インド哲学は「なんで自己や自我をあらわす言葉だけでこんなにあるの……」というのが面白ポイント。バリエーションは横並びで学べるのでそんなに疲れないのだけど、プルシャとプラクリティの話になるととたんにグッタリきます。各派や時代によってヴェーダのエッセンスの取り込み方や定義のニュアンスが違うのでね。
「これは運動神経的に学んでいくしかない、自分の言葉で語れるようになるまで素振りをしまくるもの」と、その思いは変わらず学んでいるのですが、またシヴァ・サンヒターの訳本から面白い箇所を見つけてしまいました。
「顕教の限界」を根底から吹き飛ばすような訳です。
シヴァ・サンヒターは冒頭でいろいろな思想を軽くリストしつつ、さて、正しい修行とはなんでしょうか。みたいな感じで展開していくのですが、リストの中に、「意識にはこの二つのエッセンスがあると信じる人もいる」として
Matter(Prakriti)and Spirit(Pursa)
プラクリティの訳をずいぶんガツンと振り切ったね、これはある意味気持ちよすぎるよ! 範囲指定も条件もなく、「Matter」。

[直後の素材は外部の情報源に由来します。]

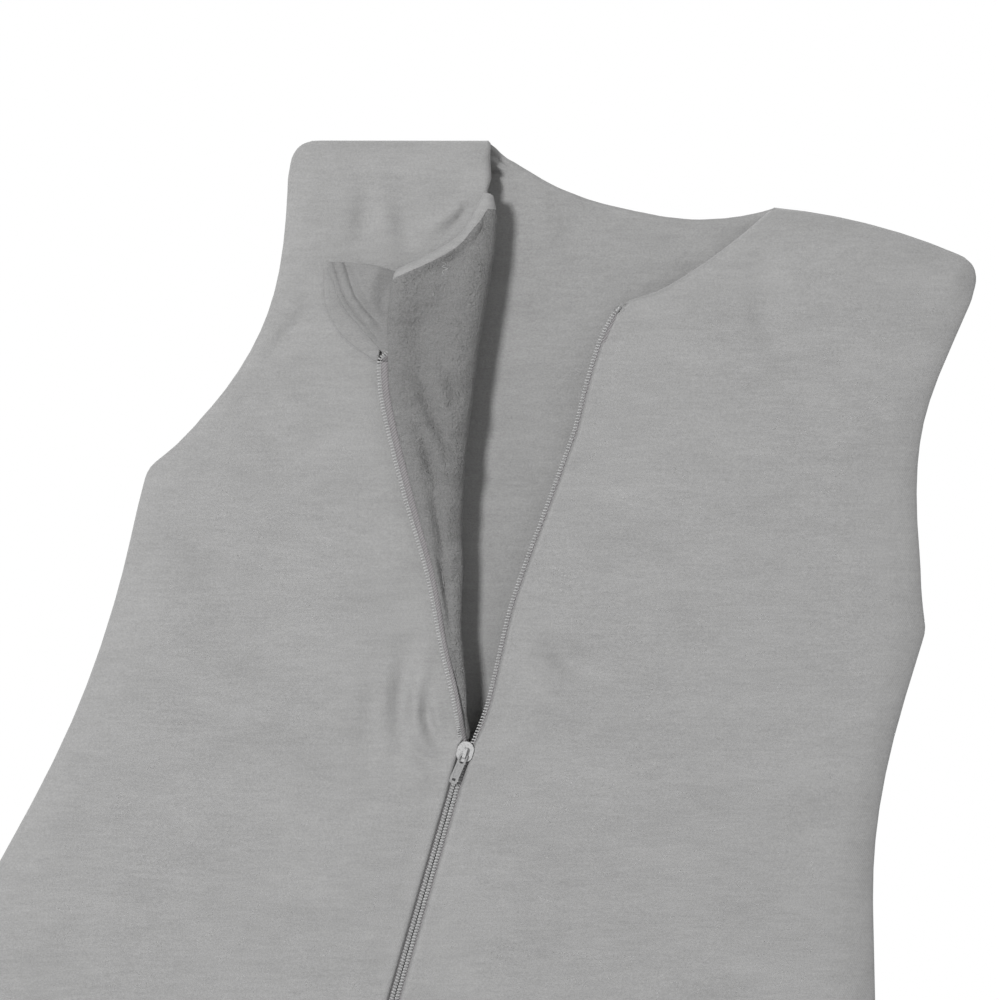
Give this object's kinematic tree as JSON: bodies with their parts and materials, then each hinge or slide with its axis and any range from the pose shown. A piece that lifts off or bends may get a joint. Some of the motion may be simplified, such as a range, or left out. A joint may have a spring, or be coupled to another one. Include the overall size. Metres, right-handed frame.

Rai Bahadur Shrisha Chandra Vasu さんというかたが訳されてます。豆本なので、要約の潔よさが読んでいてとにかく面白い。
これは上手いなぁと唸るキャッチコピーを見たときのような気持ち。軽薄なのに鮮やかな感じがたまらない! 隙のない正しさという縛りから解放された人にしかない色気のようなものすら漂います。
「これは素地があるからできる芸当」ということがわかる人が少なくなってくると、なにごともつまらなくなるんですよね。そういう点で、インドは自由でいいなぁと思いました。こういうのをつつかない人ばかりだから、哲学もユーモアとともに日常の中にある。
そして、これをアニメでやる日本もステキでしょとインド人に説明したいのだけど、やっと「ドラえもん」が届いたくらいな現状が残念無念。
ちなみに、インドのドラえもんのぬいぐるみは
谷啓さん似のガチョンな品質です。